After embezzling a huge amount of money from Se-ri’s brother, Seung-joon goes on the run, and decides to seek refuge in North Korea.
“North Korea is the only place the Interpol can’t reach,” Kwak says.
Is it true that North Korea offers protection for wanted criminals in exchange for a hefty amount of money? “It is indeed plausible,” Kwak says. “That’s all I’d like to say.”
Praise from other defectors
Some have accused Crash Landing on You of glamorising North Korea. For example, villagers seem to have plenty of food – but in reality food shortages are a recurring problem.
But these nuanced details are rarely seen by South Koreans, and the drama has even got other defectors excited.

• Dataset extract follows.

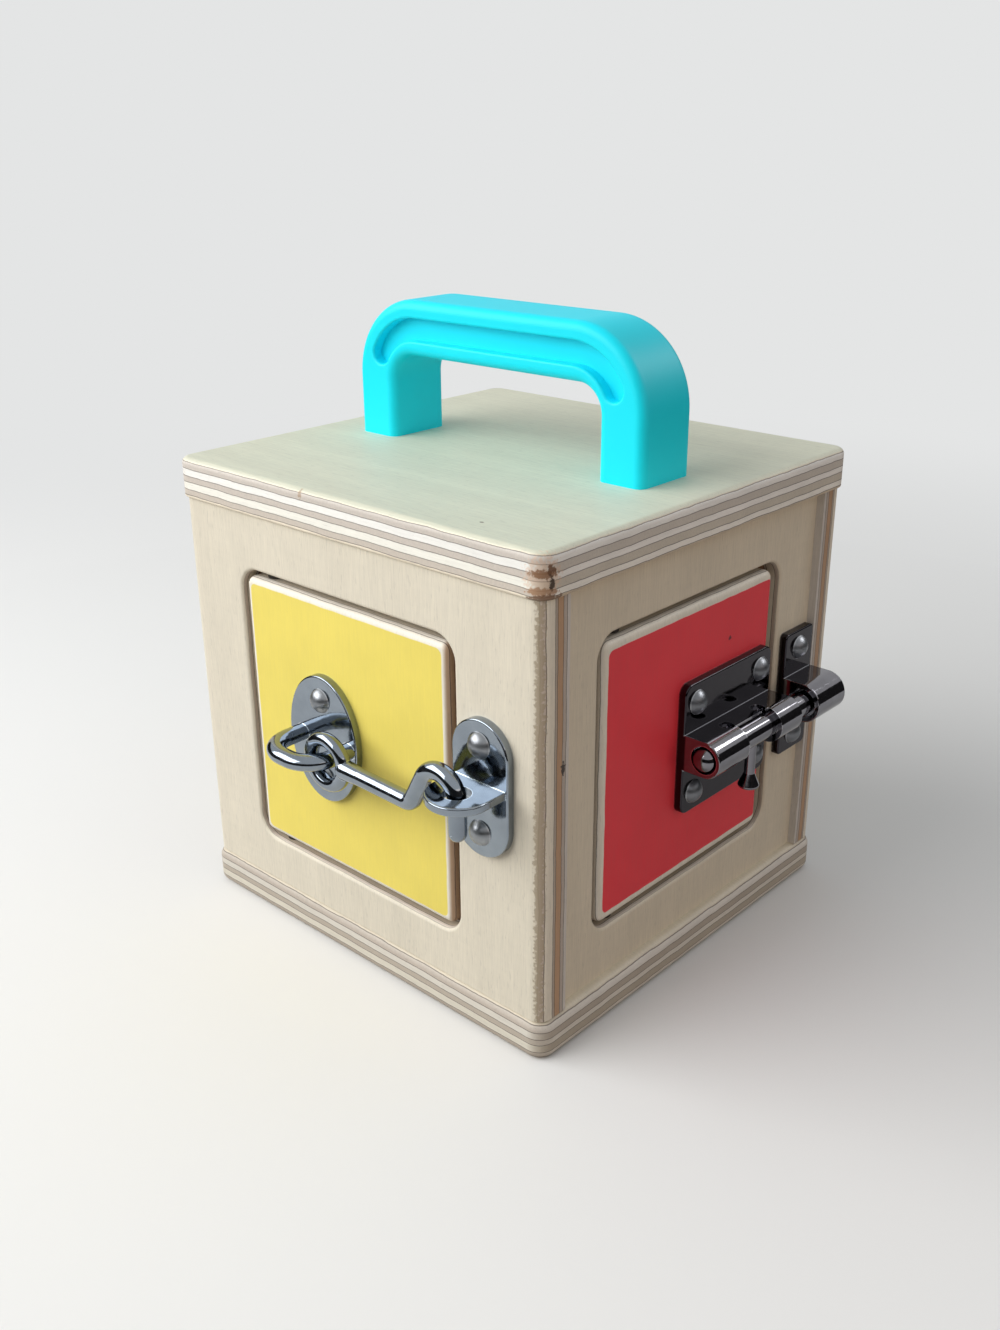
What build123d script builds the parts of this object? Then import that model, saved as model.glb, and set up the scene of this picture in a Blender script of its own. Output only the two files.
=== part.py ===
from build123d import *
import os
from math import cos, radians, sin, sqrt

# A wooden latch box: a plywood cube with a carry handle and two small doors.
# The yellow front door is held by a cabin hook, the red right door by a barrel bolt.
# Origin: centre of the underside of the base. +X runs to the right along the front,
# +Y runs from the front to the back, +Z is up. All lengths are in millimetres.

# Lid and base
box_width = 144.0
box_depth = 140.0
box_height = 144.0
lid_thickness = 12.0
base_thickness = 12.0
plate_corner_radius = 5.0
lid_edge_round = 2.0
lid_foot_round = 0.8
base_top_round = 3.0
base_foot_round = 2.5
plate_overhang = 1.0

# Upright panels
end_panel_thickness = 10.0
side_panel_thickness = 10.0
side_panel_recess = 2.5
end_panel_corner_radius = 4.0

# Windows: how far each stays from the outer faces beside it, and from the base and the lid
front_frame_left = 25.4
front_frame_right = 29.8
side_frame_left = 24.5
side_frame_right = 27.8
window_sill = 15.0
window_header = 16.8
window_corner_radius = 7.0
window_edge_round = 1.2

# Doors, flush with the panel and hung on pivots beside their left edge
door_gap = 2.2
right_door_free_gap = 4.2
door_corner_radius = 2.6
door_edge_round = 2.0
door_back_round = 0.6
stop_gap = 0.3
pivot_inset = 8.2
pivot_diameter = 3.0
pivot_depth = 8.0
pivot_running_gap = 0.08
collar_diameter = 5.0
collar_gap = 0.2
stop_width = 12.0
stop_thickness = 6.0
stop_end_inset = 14.1
stop_overlap = 3.0

# Dowels that join the panels
dowel_diameter = 6.0
dowel_length = 15.0
dowel_in_plate = 6.5
dowel_end_inset = 10.0
dowel_corner_inset = 22.0
dowel_fit = 0.05
dowel_chamfer = 0.6

# Carry handle
handle_end_inset = 16.7
handle_depth = 22.4
handle_height = 42.0
handle_leg_width = 15.4
handle_beam_height = 16.4
handle_outer_radius = 24.0
handle_inner_radius = 8.0
handle_edge_round = 2.8
groove_outer_land = 2.2
groove_inner_land = 1.0
groove_sink = 0.3
groove_bend_inset = 7.5
groove_depth = 3.5
groove_bend_angle = 60.0
groove_lip_round = 0.8
handle_screw_diameter = 4.0
handle_screw_head_diameter = 8.0
handle_screw_head_height = 2.6
handle_screw_bite = 20.0
handle_screw_gap = 0.2

# Dome-headed pins that hold the metal fittings
pin_head_diameter = 7.4
pin_head_height = 2.5
pin_diameter = 2.8
pin_bite = 6.6
pin_point = 1.6
pin_fit = 0.05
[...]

Chun Hyo-jin, who defected when she was 19, said the drama does deviate from reality but that does not dent her enthusiasm for it. Most of her family are now living in the South, and the drama has become a weekly topic.
“Every time it’s on air, we call each other on the phone and talk about the drama,” Chun says.
“It has made the people interested in North Korea. It gets my friends to ask me about North Korea and I’m really grateful for it.”
It’s also won praise from people like Sokeel Park, who works with defectors through Liberty in North Korea.
“Its portrayal of various aspects of North Korean society have clearly been thoroughly researched, resulting in the most three-dimensional portrayal of North Korean society of any film or drama to date,” he told the BBC.
“It is refreshing how it portrays various aspects of North Korean society without unnecessarily passing judgement, and shows North Koreans as complex people who are ultimately relatable and even lovable, even if they are culturally different.”
It’s well known that North Koreans, especially the young ones, are fans of K-drama too – and as Crash Landing on You accurately depicts, a lot of South Korean films and dramas are smuggled into North Korea.
Kwak says he hasn’t heard of any North Korean who has watched the drama.
“I’m sure they will be very interested. It’s their story. It’s about them.
“And I guess that especially North Korean men would feel very grateful to have a handsome guy like Hyun Bin to play one of them,” he chuckled.